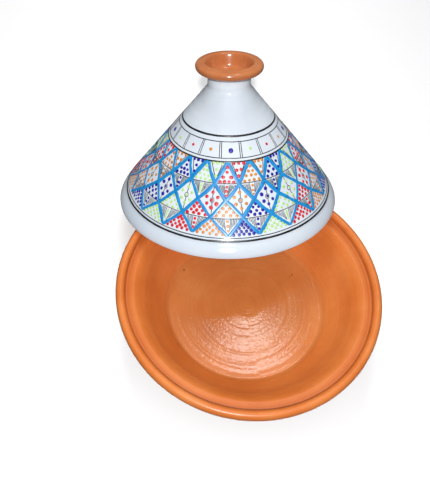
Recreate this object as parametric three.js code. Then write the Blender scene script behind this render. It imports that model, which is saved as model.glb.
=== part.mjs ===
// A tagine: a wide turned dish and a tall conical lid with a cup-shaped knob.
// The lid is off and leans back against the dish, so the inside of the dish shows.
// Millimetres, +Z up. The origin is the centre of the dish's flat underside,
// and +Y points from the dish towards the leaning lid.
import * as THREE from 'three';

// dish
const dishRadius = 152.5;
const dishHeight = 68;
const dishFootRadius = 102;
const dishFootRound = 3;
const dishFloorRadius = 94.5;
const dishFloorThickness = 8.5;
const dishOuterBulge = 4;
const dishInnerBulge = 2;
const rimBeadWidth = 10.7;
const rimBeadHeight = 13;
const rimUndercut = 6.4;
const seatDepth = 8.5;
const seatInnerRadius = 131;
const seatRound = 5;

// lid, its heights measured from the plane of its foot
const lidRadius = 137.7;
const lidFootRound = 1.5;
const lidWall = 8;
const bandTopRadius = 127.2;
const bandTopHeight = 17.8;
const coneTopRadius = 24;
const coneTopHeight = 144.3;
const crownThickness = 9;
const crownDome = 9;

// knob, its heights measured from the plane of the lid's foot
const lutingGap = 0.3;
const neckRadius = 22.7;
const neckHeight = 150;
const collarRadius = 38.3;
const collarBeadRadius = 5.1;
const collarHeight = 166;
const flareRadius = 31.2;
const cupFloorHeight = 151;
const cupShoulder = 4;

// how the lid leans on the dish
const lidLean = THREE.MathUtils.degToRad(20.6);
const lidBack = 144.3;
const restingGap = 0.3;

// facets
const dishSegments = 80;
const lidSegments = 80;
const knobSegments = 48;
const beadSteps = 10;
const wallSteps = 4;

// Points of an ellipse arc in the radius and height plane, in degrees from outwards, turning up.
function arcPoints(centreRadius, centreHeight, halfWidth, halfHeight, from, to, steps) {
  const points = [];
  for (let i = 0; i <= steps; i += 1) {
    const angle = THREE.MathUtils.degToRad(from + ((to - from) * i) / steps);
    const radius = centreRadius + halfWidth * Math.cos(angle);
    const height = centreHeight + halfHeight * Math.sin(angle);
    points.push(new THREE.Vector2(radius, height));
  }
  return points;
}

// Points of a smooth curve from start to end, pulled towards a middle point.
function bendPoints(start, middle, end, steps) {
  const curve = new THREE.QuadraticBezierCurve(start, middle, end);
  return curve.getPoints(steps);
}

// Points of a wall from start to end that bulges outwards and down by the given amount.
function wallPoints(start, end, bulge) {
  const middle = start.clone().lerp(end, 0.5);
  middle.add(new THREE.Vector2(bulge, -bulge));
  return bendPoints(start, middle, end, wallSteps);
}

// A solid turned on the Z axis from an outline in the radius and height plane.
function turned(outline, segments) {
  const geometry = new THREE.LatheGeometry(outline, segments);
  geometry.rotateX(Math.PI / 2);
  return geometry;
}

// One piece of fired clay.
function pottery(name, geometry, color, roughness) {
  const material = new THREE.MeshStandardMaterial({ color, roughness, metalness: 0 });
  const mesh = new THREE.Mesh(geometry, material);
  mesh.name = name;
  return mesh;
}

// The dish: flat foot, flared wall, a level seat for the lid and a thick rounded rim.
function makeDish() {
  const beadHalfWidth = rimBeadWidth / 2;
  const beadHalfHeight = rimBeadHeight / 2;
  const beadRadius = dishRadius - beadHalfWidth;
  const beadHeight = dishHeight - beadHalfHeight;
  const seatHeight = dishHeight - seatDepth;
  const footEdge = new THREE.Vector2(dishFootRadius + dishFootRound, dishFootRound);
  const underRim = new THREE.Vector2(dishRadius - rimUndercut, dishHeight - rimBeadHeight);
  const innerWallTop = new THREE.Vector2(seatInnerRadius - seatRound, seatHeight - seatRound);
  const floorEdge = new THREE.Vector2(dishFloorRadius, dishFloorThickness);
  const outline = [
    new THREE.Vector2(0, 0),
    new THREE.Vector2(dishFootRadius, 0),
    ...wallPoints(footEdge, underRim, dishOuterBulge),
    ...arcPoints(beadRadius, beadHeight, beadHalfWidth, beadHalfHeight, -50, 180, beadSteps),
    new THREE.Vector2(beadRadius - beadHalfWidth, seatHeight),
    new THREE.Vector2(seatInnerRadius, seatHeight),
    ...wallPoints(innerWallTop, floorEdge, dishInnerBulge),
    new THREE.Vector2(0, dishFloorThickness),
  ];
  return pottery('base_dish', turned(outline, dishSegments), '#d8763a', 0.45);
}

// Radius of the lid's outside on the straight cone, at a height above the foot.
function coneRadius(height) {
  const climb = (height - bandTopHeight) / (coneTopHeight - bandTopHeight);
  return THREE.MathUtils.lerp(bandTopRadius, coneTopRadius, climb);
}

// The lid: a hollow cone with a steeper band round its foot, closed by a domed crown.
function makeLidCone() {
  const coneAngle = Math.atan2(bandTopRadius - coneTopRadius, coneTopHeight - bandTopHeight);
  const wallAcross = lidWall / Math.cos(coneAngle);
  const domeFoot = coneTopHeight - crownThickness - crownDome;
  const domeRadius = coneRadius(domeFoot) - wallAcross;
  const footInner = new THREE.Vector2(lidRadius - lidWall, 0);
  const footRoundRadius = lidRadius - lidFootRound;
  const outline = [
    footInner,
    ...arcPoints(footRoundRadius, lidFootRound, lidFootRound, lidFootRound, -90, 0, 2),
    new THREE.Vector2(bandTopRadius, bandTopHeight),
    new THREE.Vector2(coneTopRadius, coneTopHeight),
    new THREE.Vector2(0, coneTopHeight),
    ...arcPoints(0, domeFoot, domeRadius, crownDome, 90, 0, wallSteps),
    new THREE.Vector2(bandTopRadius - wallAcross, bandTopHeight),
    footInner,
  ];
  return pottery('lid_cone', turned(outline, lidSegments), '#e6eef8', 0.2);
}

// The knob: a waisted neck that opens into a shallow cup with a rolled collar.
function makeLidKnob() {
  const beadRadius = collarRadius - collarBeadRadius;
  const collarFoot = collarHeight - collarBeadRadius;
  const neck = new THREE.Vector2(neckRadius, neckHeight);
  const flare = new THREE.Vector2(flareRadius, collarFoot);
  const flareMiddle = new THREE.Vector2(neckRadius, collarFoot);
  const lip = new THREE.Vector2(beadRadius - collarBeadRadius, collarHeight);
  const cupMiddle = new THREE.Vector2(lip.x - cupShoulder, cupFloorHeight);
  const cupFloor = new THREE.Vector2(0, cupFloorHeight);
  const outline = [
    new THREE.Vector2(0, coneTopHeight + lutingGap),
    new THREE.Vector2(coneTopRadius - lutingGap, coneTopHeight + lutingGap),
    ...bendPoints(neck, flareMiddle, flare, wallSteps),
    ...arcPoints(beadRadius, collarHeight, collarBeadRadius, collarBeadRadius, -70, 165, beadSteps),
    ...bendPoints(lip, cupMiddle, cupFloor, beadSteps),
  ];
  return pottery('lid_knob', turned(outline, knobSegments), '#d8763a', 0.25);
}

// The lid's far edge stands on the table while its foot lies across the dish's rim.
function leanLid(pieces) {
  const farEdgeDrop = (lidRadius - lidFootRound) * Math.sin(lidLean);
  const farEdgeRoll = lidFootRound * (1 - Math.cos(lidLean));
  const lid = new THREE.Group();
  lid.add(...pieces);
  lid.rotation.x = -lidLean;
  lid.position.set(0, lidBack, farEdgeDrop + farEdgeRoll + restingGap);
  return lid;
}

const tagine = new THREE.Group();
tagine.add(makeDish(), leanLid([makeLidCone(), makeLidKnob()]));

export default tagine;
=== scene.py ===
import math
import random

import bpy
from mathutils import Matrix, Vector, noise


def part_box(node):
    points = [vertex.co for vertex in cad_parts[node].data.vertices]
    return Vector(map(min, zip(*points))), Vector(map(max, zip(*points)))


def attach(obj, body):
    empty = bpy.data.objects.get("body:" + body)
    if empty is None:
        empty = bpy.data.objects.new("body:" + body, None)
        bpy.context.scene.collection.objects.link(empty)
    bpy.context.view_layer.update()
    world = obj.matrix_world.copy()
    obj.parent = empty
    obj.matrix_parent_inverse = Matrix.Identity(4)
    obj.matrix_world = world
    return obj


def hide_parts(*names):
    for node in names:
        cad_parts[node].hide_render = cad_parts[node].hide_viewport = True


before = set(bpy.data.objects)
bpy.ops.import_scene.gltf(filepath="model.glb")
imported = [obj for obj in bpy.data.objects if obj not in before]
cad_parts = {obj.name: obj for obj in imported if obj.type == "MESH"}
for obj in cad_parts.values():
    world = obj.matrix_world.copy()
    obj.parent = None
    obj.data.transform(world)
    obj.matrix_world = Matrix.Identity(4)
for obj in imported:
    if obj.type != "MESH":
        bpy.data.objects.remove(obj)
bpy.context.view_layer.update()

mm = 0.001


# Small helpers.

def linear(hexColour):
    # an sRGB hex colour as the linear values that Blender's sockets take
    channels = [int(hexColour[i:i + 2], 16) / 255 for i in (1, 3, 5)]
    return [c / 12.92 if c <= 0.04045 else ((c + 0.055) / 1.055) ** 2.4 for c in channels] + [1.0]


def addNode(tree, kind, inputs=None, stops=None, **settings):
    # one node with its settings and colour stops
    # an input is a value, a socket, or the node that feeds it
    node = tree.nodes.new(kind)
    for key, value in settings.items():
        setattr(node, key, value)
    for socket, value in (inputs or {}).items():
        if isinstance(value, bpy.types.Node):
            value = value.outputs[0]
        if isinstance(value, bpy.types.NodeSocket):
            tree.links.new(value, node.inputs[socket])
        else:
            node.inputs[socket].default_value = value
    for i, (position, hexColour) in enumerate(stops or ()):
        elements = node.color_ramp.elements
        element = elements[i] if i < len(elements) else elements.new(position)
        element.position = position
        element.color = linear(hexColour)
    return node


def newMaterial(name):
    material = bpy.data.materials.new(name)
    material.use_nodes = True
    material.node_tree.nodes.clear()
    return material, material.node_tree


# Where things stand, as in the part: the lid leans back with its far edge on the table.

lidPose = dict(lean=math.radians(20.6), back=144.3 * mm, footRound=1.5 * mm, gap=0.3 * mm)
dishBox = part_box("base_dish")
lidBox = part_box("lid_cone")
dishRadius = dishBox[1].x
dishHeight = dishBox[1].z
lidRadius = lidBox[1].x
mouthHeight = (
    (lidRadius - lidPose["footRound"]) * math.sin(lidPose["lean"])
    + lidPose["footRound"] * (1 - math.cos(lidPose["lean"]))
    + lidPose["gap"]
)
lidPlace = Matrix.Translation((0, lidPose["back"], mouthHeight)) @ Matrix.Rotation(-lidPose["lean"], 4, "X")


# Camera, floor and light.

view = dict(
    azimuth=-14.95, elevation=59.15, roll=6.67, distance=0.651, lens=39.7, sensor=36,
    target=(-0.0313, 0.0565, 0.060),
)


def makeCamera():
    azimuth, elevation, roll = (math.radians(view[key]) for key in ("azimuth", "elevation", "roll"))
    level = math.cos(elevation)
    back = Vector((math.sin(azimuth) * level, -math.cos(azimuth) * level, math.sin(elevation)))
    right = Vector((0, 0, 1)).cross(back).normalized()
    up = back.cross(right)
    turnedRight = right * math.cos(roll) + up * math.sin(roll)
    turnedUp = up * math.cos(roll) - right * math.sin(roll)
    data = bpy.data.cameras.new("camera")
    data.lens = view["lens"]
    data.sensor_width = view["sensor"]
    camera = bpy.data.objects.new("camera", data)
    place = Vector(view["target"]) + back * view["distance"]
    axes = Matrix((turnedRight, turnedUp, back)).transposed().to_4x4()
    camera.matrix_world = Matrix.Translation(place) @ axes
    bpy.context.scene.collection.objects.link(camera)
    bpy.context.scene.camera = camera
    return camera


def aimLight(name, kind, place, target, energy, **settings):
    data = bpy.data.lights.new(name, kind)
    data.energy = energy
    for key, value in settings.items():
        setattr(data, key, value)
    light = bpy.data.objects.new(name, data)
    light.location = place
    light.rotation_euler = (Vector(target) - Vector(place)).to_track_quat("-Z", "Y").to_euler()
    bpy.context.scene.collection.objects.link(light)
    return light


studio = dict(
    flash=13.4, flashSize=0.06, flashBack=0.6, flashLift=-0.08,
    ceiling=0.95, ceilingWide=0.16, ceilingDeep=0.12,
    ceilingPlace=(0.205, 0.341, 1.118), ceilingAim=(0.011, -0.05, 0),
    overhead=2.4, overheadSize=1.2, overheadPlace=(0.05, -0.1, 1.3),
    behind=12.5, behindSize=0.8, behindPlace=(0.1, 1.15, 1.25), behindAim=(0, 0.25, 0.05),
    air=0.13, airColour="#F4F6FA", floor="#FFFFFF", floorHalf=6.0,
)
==
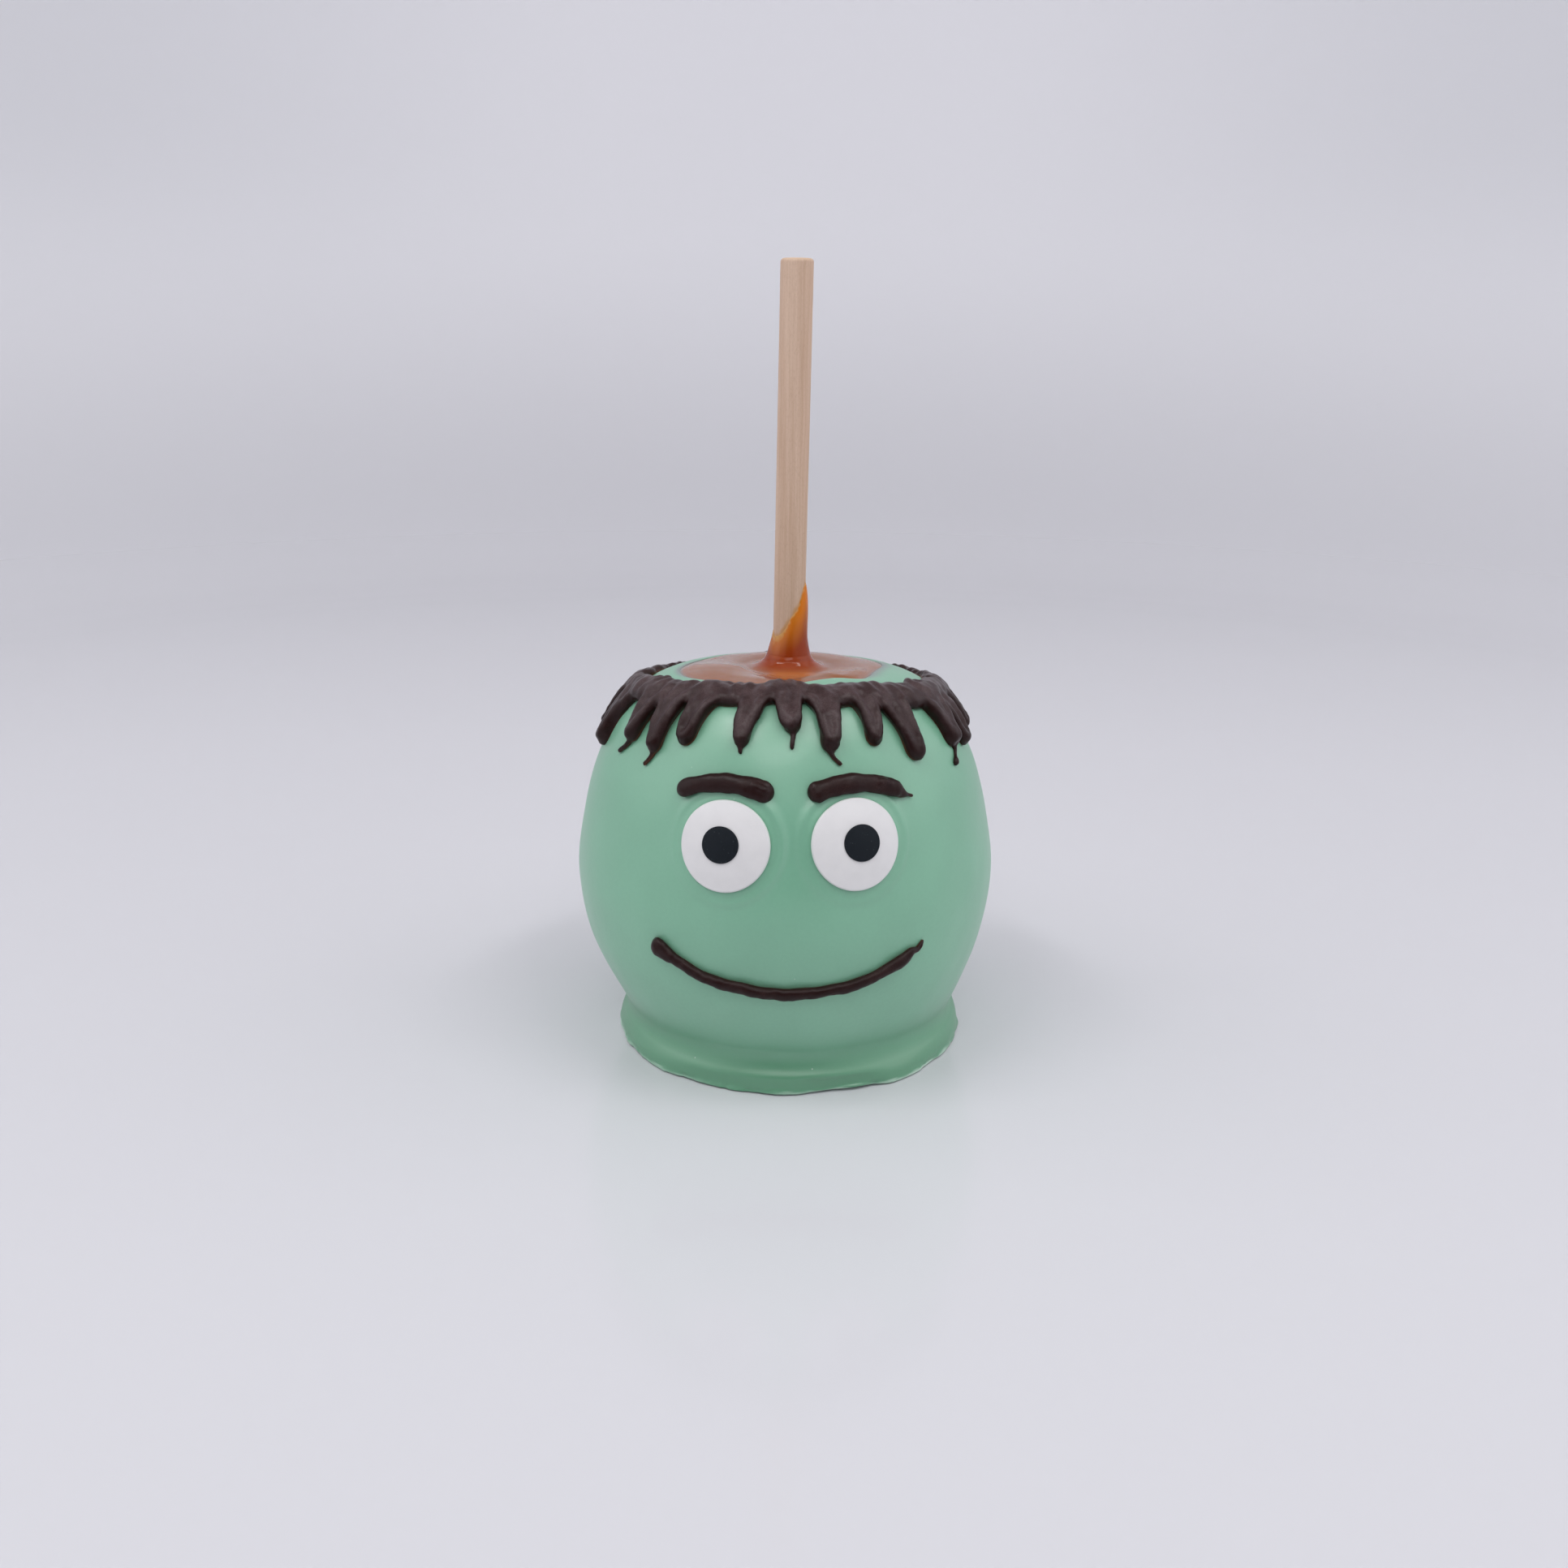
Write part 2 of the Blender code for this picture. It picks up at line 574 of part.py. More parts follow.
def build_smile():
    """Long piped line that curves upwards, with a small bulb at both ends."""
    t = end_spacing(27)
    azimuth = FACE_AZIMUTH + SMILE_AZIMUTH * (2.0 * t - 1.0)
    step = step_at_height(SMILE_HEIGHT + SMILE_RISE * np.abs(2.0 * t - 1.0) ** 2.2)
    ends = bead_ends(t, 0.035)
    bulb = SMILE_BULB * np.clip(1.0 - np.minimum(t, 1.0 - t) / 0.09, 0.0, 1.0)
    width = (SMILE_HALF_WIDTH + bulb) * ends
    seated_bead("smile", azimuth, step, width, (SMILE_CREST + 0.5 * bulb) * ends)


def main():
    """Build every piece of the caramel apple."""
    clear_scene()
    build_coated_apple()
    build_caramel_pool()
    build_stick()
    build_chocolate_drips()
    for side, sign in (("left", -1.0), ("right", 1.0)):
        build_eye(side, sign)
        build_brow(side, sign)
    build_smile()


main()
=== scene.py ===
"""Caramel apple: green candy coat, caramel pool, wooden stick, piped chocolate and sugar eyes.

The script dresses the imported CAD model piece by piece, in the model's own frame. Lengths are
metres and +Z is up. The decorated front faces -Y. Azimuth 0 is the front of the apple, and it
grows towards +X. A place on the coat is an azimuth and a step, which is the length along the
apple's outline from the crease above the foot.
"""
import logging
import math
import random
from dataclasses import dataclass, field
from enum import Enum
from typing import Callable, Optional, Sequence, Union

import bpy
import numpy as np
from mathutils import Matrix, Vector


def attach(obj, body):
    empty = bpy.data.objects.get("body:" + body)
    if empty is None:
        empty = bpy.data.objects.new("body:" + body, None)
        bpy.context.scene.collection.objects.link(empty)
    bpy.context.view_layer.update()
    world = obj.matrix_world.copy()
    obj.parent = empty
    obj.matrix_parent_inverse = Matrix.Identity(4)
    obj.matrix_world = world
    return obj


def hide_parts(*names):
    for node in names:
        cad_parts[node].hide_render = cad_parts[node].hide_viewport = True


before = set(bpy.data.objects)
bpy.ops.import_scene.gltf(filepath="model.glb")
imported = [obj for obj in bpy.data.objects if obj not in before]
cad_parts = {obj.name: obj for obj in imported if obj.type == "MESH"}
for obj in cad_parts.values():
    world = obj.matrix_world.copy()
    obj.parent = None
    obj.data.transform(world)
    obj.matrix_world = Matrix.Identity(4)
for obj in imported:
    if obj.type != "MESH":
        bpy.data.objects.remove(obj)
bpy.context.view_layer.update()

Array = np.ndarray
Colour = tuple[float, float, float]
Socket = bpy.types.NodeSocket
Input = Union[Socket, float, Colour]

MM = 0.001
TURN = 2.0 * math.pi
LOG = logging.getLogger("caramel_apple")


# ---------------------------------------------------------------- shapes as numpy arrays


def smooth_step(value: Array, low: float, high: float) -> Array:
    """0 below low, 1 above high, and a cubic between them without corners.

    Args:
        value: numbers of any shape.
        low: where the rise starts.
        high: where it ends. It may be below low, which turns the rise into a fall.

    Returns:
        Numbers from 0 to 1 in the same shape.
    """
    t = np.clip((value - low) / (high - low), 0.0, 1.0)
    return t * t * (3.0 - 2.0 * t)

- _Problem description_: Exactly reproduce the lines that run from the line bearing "Recreate this object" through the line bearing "const seatRound = 5;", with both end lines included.

- _The response_:
Recreate this object as parametric three.js code. Then write the Blender scene script behind this render. It imports that model, which is saved as model.glb.
=== part.mjs ===
// A tagine: a wide turned dish and a tall conical lid with a cup-shaped knob.
// The lid is off and leans back against the dish, so the inside of the dish shows.
// Millimetres, +Z up. The origin is the centre of the dish's flat underside,
// and +Y points from the dish towards the leaning lid.
import * as THREE from 'three';

// dish
const dishRadius = 152.5;
const dishHeight = 68;
const dishFootRadius = 102;
const dishFootRound = 3;
const dishFloorRadius = 94.5;
const dishFloorThickness = 8.5;
const dishOuterBulge = 4;
const dishInnerBulge = 2;
const rimBeadWidth = 10.7;
const rimBeadHeight = 13;
const rimUndercut = 6.4;
const seatDepth = 8.5;
const seatInnerRadius = 131;
const seatRound = 5;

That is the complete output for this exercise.